Image by Deming.org

“Quality comes not from inspection, but from improvement of the production process.”

-Dr. W. Edwards Deming

W. Edwards Deming, an American mathematical physicist, statistician, professor, author and management consultant, is considered to be the Father of Quality Evolution. He is famously known for his work on quality management and for his contributions such as the plan-do-check-act cycle or the Deming wheel.

Another of his well-known contribution is his 14 points for management which Deming discussed in his book “Out of the Crisis” which was published in 1986. 14 points is Deming’s 50 years of experience condensed in 14 concepts. While many see them as guide to product and process improvement, they also reflect the process for innovation. 14 points can be applied to any type of organization – big or small, service or manufacturing industries, etc. They can be applied to any process within a company.

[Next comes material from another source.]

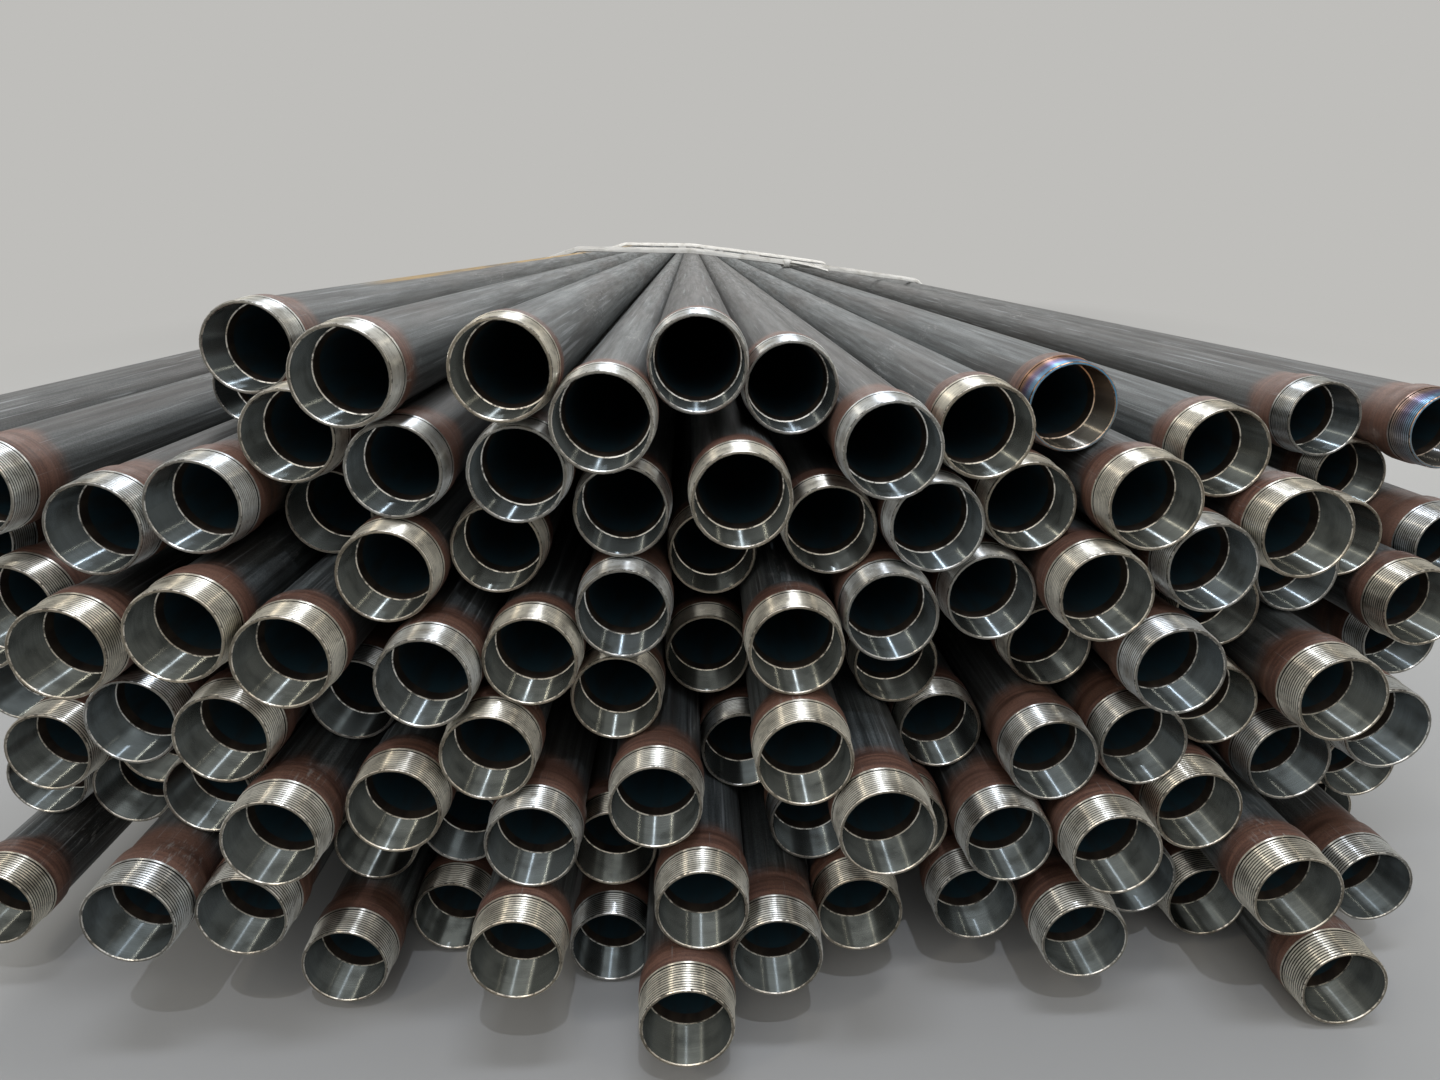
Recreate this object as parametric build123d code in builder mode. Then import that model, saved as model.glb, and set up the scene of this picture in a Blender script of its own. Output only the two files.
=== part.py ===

  1. Create constancy of purpose toward improvement of product and service, with the aim to become competitive and to stay in business, and to provide jobs.
  2. Adopt the new philosophy. We are in a new economic age. Western management must awaken to the challenge, must learn their responsibilities, and take on leadership for change.
  3. Cease dependence on inspection to achieve quality. Eliminate the need for inspection on a mass basis by building quality into the product in the first place.
  4. End the practice of awarding business on the basis of price tag. Instead, minimize total cost. Move toward a single supplier for any one item, on a long-term relationship of loyalty and trust.
  5. Improve constantly and forever the system of production and service, to improve quality and productivity, and thus constantly decrease costs.
  6. Institute training on the job.
  7. Institute leadership. The aim of supervision should be to help people and machines and gadgets to do a better job. Supervision of management is in need of overhaul, as well as supervision of production workers.
  8. Drive out fear, so that everyone may work effectively for the company.
  9. Break down barriers between departments. People in research, design, sales, and production must work as a team, to foresee problems of production and in use that may be encountered with the product or service.
  10. Eliminate slogans, exhortations, and targets for the workforce, asking for zero defects and new levels of productivity. Such exhortations only create adversarial relationships, as the bulk of the causes of low quality and low productivity belong to the system and thus lie beyond the power of the workforce.
    • Eliminate work standards (quotas) on the factory floor. Substitute leadership.
    • Eliminate management by objective. Eliminate management by numbers, numerical goals. Substitute leadership.
  1. Remove barriers that rob the hourly worker of his right to pride of workmanship. The responsibility of supervisors must be changed from sheer numbers to quality.
  2. Remove barriers that rob people in management and in engineering of their right to pride of workmanship. This means, inter alia, abolishment of the annual or merit rating and of management by objective
  3. Institute a vigorous program of education and self-improvement.
  4. Put everybody in the company to work to accomplish the transformation. The transformation is everybody’s job.

Many of his principles were philosophical, while others are programmatic. But it is without doubt that all are transformative in nature. The central idea behind Deming’s philosophy is that variation is the biggest bottleneck towards productivity. If organizations subscribe to 14 points, Deming argues, that they will be able to reduce variations and thus, improve their performance and competitiveness.

It is worthy to note that 14 points did not provide specific tools in implementation. Deming posited that the organizations themselves should develop the means to successfully implement them according to their own situation and needs. Decades after its publication, the concept and ideas 14 Points still resonate and following these points will surely lead any organization to a culture that encourages and celebrates new ideas.